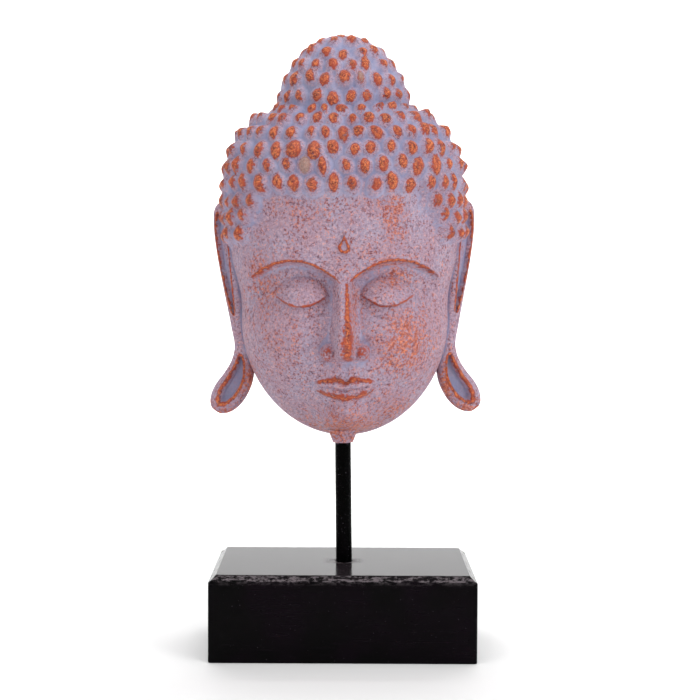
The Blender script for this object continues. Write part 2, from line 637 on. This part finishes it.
def face_rubbing(x, f, z):
    """How strongly the carving's ridges were rubbed with rust: brows, nose, lips, mark and patches"""
    u = np.abs(x)
    front = smooth(0.6, 1.6, f)
    below_hair = smooth(0, 0.25, -above_hairline(x, z))
    brows = bell(brow_height(x) - z - 0.03, 0.075) * brow_line(x, z) ** 0.3
    across, _, line, share = lip_shares(x, z)
    upper = bell(share - 0.85, 0.28) * (z > line)
    lower = bell(share - 0.55, 0.3) * (z < line)
    mouth = 0.85 * np.maximum(upper, lower) * (1 - smooth(0.75, 1.05, across))
    in_nose = smooth(NOSE.base, NOSE.base + 0.3, z) * (1 - smooth(NOSE.top - 1.2, NOSE.top, z))
    ridge = in_nose * 0.8 * bell(x - 0.12, between(0.26, 0.1, smooth(NOSE.tip, NOSE.top - 1, z)))
    wings = 0.5 * domed((u - WING.x - 0.1) / WING.rx, (z - WING.z) / WING.rz, 0.7)
    in_eye = 1 - smooth(EYE_WIDTH / 2, EYE.wide, np.abs(u - EYE.x))
    lid = 0.75 * bell(above_lid_edge(x, z) - LID.line / 2, 0.06) * in_eye
    drop = 0.9 * bell(mark_reach(x, z) - MARK.ring, 0.09)
    ridges = np.maximum.reduce([brows, mouth, ridge, wings, lid, drop])
    patches = np.zeros(len(x))
    for patch in RUBBED_PATCHES:
        away = np.hypot((x - patch.x) / patch.rx, (z - patch.z) / patch.rz)
        patches = np.maximum(patches, patch.full * bell(away, 1))
    on_lobe = smooth(4.4, 4.7, u) * (f > BACK_AT + 0.1)
    return ridges * front * below_hair, patches * np.maximum(front, on_lobe) * below_hair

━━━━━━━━

→ WHAT YOU SHOULD DO: Nothing in the data may differ; print all of it exactly as written.

→ TASK OUTPUT:
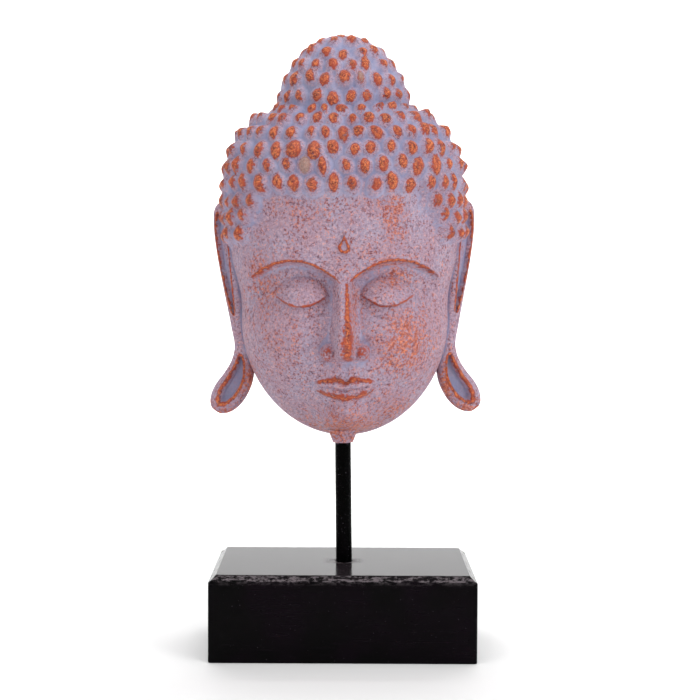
The Blender script for this object continues. Write part 2, from line 637 on. This part finishes it.
def face_rubbing(x, f, z):
    """How strongly the carving's ridges were rubbed with rust: brows, nose, lips, mark and patches"""
    u = np.abs(x)
    front = smooth(0.6, 1.6, f)
    below_hair = smooth(0, 0.25, -above_hairline(x, z))
    brows = bell(brow_height(x) - z - 0.03, 0.075) * brow_line(x, z) ** 0.3
    across, _, line, share = lip_shares(x, z)
    upper = bell(share - 0.85, 0.28) * (z > line)
    lower = bell(share - 0.55, 0.3) * (z < line)
    mouth = 0.85 * np.maximum(upper, lower) * (1 - smooth(0.75, 1.05, across))
    in_nose = smooth(NOSE.base, NOSE.base + 0.3, z) * (1 - smooth(NOSE.top - 1.2, NOSE.top, z))
    ridge = in_nose * 0.8 * bell(x - 0.12, between(0.26, 0.1, smooth(NOSE.tip, NOSE.top - 1, z)))
    wings = 0.5 * domed((u - WING.x - 0.1) / WING.rx, (z - WING.z) / WING.rz, 0.7)
    in_eye = 1 - smooth(EYE_WIDTH / 2, EYE.wide, np.abs(u - EYE.x))
    lid = 0.75 * bell(above_lid_edge(x, z) - LID.line / 2, 0.06) * in_eye
    drop = 0.9 * bell(mark_reach(x, z) - MARK.ring, 0.09)
    ridges = np.maximum.reduce([brows, mouth, ridge, wings, lid, drop])
    patches = np.zeros(len(x))
    for patch in RUBBED_PATCHES:
        away = np.hypot((x - patch.x) / patch.rx, (z - patch.z) / patch.rz)
        patches = np.maximum(patches, patch.full * bell(away, 1))
    on_lobe = smooth(4.4, 4.7, u) * (f > BACK_AT + 0.1)
    return ridges * front * below_hair, patches * np.maximum(front, on_lobe) * below_hair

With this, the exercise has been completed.